▶ Requirements
Everything in the listing below from the line containing "front_frame();" through the line containing "for node in" should be repeated exactly; leave out every other line.

**** Extracted records

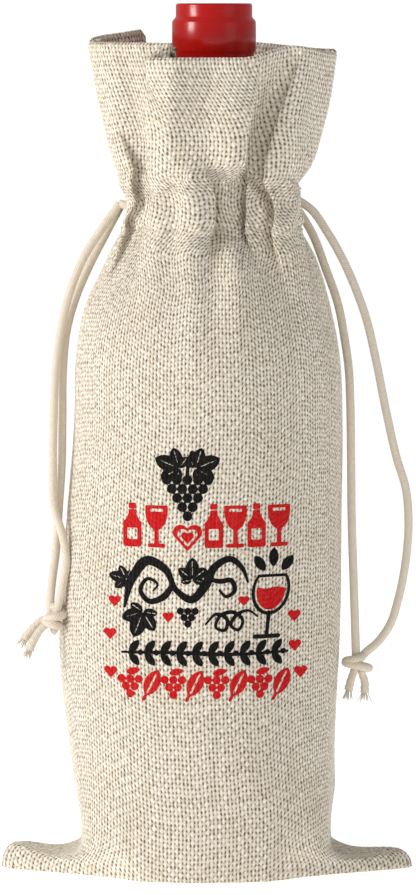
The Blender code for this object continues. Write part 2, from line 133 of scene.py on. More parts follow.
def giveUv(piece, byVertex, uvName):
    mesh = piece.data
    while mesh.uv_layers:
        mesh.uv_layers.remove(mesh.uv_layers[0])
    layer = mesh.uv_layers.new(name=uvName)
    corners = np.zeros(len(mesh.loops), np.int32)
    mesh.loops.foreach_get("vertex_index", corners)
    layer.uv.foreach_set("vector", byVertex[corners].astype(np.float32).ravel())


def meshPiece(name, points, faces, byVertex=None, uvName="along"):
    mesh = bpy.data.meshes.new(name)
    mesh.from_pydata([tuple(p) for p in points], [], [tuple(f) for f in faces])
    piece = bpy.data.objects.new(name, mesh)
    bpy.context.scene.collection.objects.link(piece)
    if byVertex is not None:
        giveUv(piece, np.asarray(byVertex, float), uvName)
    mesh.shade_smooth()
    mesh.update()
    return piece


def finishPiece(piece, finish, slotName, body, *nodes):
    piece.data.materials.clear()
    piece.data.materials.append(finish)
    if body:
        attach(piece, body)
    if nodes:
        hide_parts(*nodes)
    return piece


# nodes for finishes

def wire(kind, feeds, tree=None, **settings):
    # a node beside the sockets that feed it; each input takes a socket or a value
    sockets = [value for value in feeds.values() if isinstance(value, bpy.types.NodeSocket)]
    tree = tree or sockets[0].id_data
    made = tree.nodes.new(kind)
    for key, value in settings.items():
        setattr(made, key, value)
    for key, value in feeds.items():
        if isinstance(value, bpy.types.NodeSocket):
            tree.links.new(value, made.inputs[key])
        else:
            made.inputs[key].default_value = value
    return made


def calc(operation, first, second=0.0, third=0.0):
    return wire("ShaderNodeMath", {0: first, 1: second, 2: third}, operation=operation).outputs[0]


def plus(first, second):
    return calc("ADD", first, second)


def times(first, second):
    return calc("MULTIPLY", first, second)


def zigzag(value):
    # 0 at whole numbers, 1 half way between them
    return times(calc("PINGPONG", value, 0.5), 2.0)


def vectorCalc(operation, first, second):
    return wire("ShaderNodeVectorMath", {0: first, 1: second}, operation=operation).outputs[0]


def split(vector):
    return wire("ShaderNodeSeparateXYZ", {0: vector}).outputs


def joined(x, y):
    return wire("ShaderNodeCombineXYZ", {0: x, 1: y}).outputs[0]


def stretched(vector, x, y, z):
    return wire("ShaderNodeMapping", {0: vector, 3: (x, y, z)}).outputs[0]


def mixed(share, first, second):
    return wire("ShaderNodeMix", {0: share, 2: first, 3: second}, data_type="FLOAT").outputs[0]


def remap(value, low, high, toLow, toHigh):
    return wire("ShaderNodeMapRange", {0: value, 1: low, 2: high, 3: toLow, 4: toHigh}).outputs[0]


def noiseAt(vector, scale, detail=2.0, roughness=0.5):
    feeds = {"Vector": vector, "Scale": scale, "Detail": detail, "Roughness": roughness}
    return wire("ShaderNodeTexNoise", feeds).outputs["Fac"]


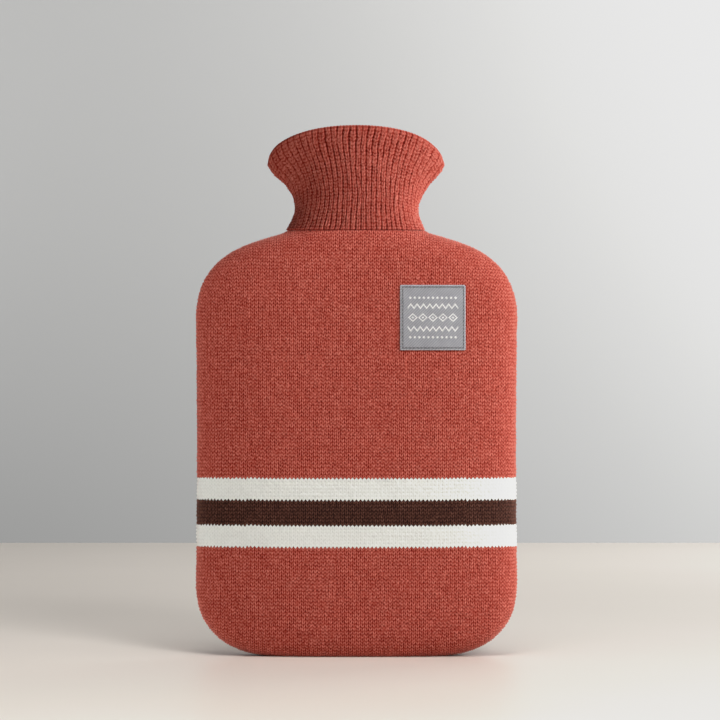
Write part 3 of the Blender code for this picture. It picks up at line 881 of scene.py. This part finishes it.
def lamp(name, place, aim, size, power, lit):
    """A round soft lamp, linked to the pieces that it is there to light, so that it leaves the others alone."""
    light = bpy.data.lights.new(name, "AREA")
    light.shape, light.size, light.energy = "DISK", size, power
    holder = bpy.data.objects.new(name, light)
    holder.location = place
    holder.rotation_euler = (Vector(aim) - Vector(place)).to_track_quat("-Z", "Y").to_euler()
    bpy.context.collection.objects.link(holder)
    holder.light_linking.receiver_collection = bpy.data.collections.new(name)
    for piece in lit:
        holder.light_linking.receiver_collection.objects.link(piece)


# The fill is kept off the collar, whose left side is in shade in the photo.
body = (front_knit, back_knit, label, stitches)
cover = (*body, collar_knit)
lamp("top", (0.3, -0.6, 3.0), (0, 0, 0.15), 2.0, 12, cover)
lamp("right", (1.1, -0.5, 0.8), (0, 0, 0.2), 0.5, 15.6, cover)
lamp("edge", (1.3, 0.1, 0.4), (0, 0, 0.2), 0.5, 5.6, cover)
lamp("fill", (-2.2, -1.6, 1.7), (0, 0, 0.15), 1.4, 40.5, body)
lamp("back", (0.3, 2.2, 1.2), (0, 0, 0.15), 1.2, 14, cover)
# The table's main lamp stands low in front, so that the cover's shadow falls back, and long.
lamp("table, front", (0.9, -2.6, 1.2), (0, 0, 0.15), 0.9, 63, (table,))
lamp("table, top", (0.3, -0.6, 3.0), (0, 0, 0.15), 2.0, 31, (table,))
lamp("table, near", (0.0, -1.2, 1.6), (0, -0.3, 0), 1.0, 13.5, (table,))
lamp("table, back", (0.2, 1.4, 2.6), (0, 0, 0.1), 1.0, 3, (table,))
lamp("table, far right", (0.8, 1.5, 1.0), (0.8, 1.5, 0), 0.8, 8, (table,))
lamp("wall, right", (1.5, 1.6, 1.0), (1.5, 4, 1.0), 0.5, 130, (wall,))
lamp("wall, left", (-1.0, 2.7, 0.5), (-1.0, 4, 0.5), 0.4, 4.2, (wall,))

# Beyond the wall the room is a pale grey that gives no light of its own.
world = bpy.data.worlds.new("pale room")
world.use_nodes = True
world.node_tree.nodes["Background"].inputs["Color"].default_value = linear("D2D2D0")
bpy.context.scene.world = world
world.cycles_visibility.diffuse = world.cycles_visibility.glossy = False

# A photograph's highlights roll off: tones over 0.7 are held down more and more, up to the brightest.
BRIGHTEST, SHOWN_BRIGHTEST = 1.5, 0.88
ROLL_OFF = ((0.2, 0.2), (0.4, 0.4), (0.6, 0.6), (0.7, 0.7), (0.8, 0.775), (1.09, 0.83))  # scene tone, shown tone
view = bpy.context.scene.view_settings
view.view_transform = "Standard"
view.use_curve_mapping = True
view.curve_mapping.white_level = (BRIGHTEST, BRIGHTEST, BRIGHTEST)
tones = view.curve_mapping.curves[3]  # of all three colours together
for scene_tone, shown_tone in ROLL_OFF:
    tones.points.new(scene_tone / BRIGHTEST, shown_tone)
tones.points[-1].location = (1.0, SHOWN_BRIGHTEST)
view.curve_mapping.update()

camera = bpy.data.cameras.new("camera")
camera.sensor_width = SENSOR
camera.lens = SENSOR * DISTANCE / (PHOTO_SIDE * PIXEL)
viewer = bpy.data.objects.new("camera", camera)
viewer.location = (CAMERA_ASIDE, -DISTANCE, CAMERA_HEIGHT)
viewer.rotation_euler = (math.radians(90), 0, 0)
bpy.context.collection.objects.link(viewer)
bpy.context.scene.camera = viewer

********
**** Extracted records

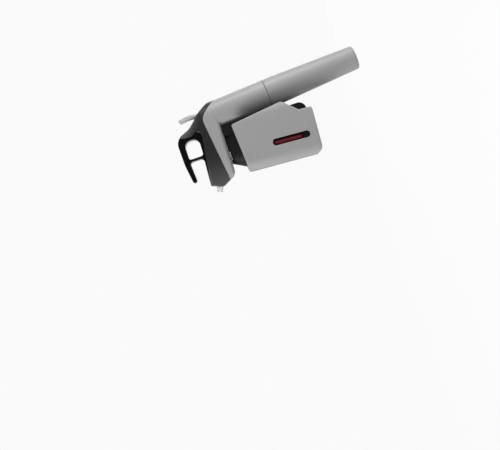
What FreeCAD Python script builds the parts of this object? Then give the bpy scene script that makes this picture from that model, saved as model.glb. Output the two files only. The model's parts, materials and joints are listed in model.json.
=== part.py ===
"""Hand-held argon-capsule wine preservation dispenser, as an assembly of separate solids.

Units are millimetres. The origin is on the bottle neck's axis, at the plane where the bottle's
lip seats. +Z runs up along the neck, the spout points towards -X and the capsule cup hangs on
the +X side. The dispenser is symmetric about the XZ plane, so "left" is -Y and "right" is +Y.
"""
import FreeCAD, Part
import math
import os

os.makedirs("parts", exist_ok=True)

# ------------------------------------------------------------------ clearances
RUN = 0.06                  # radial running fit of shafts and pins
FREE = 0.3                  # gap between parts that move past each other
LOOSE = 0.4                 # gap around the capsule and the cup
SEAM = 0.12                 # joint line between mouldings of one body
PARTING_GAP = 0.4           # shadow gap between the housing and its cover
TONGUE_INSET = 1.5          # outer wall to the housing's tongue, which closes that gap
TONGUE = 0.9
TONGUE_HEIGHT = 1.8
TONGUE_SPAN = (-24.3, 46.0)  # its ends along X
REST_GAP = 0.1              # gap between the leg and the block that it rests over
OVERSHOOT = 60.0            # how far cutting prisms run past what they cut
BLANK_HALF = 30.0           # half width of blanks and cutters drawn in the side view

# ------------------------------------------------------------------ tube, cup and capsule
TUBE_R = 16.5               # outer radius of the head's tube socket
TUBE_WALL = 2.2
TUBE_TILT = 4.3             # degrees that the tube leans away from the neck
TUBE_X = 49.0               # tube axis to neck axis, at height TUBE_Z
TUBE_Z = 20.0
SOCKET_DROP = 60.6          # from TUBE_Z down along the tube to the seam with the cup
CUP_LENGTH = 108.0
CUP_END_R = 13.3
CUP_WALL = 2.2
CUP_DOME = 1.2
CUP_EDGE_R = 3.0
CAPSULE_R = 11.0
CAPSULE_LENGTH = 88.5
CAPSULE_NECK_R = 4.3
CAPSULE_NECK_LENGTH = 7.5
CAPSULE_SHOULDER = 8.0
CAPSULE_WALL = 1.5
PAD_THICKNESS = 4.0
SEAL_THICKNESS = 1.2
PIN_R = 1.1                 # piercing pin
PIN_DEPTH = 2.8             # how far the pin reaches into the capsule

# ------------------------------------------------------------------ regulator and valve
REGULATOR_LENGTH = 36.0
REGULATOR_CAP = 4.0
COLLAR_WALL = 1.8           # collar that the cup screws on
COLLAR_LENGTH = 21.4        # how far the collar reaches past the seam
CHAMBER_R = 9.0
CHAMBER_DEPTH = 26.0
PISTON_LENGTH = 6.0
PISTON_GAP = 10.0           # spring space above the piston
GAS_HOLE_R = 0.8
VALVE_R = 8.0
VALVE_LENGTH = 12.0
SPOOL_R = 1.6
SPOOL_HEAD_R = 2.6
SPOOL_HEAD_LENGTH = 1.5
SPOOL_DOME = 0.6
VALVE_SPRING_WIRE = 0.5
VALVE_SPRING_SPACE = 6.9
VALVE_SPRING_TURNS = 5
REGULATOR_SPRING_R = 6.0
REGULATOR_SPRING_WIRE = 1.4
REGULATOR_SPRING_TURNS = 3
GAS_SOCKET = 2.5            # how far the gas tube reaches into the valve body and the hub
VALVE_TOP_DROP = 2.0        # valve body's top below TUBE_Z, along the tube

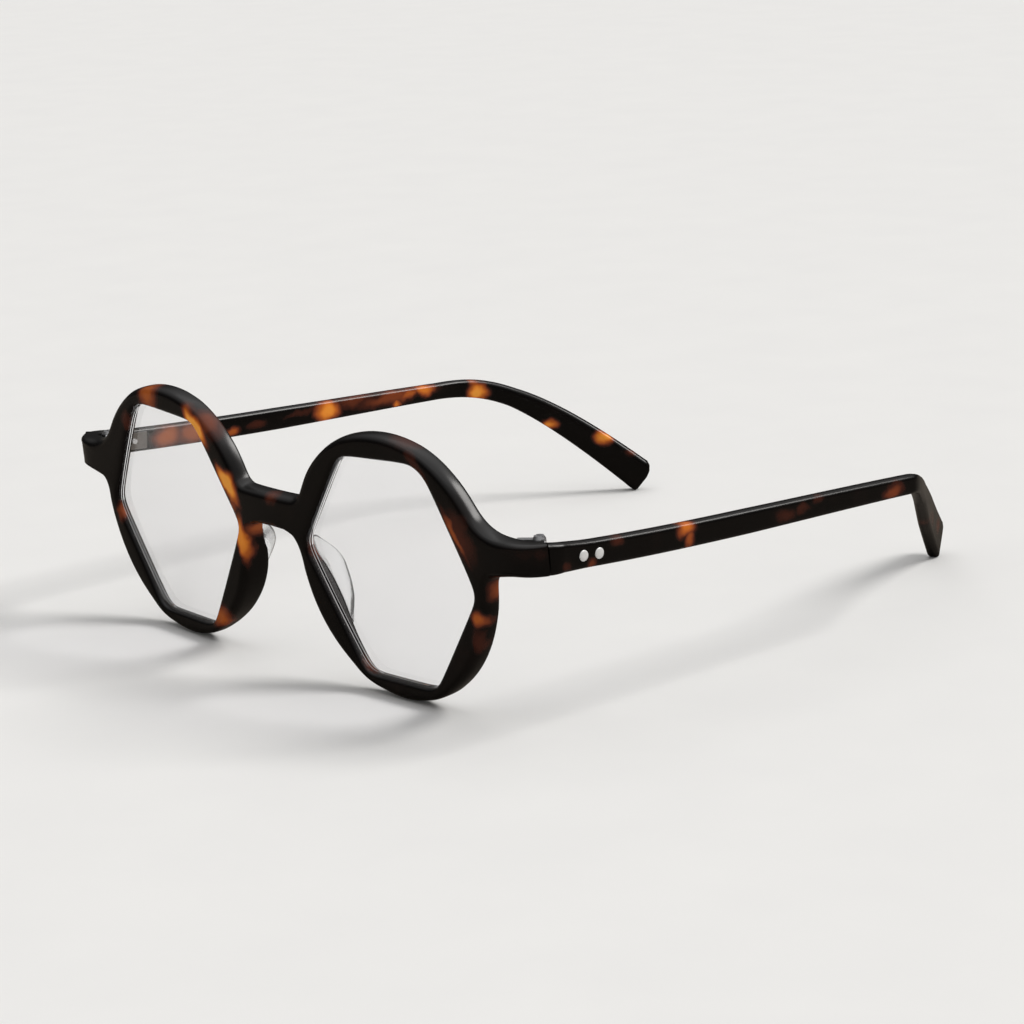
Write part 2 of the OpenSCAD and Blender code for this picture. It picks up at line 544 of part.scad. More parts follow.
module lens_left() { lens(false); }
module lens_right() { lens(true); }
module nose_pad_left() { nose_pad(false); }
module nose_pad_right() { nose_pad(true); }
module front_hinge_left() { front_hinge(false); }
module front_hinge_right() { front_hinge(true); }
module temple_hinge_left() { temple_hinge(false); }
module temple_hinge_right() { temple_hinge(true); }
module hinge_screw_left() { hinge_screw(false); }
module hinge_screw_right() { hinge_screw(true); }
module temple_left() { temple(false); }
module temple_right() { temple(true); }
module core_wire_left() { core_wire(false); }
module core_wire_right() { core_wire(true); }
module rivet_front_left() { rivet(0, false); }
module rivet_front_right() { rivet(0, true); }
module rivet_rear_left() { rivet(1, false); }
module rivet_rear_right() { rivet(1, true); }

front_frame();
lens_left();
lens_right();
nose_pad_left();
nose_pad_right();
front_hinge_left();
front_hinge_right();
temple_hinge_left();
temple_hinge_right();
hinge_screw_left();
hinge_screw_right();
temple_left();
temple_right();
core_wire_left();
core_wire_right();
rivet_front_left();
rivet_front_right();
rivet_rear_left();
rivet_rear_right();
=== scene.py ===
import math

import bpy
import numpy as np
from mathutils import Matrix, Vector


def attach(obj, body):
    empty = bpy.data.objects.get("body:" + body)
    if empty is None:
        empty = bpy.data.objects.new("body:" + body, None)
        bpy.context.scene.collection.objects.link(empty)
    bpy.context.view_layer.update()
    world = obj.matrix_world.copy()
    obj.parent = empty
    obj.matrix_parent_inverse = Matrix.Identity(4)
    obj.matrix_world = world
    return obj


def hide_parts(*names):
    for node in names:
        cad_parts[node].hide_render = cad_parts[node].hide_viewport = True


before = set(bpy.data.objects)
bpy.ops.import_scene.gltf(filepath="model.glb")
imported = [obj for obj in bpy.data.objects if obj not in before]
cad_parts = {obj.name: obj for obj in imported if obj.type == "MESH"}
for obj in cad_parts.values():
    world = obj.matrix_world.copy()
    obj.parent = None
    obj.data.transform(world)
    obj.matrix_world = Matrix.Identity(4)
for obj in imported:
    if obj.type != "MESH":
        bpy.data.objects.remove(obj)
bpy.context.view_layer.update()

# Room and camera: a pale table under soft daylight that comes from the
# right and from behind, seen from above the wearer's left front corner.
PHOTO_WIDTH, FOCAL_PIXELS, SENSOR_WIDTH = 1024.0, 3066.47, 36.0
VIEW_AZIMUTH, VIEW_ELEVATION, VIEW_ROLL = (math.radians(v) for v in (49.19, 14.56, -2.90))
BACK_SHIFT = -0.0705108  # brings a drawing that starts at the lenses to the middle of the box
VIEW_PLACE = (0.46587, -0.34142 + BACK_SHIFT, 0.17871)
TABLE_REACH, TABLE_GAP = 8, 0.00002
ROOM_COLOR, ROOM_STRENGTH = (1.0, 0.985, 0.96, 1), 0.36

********

▶ Output of the exercise
front_frame();
lens_left();
lens_right();
nose_pad_left();
nose_pad_right();
front_hinge_left();
front_hinge_right();
temple_hinge_left();
temple_hinge_right();
hinge_screw_left();
hinge_screw_right();
temple_left();
temple_right();
core_wire_left();
core_wire_right();
rivet_front_left();
rivet_front_right();
rivet_rear_left();
rivet_rear_right();
=== scene.py ===
import math

import bpy
import numpy as np
from mathutils import Matrix, Vector


def attach(obj, body):
    empty = bpy.data.objects.get("body:" + body)
    if empty is None:
        empty = bpy.data.objects.new("body:" + body, None)
        bpy.context.scene.collection.objects.link(empty)
    bpy.context.view_layer.update()
    world = obj.matrix_world.copy()
    obj.parent = empty
    obj.matrix_parent_inverse = Matrix.Identity(4)
    obj.matrix_world = world
    return obj


def hide_parts(*names):
    for node in names:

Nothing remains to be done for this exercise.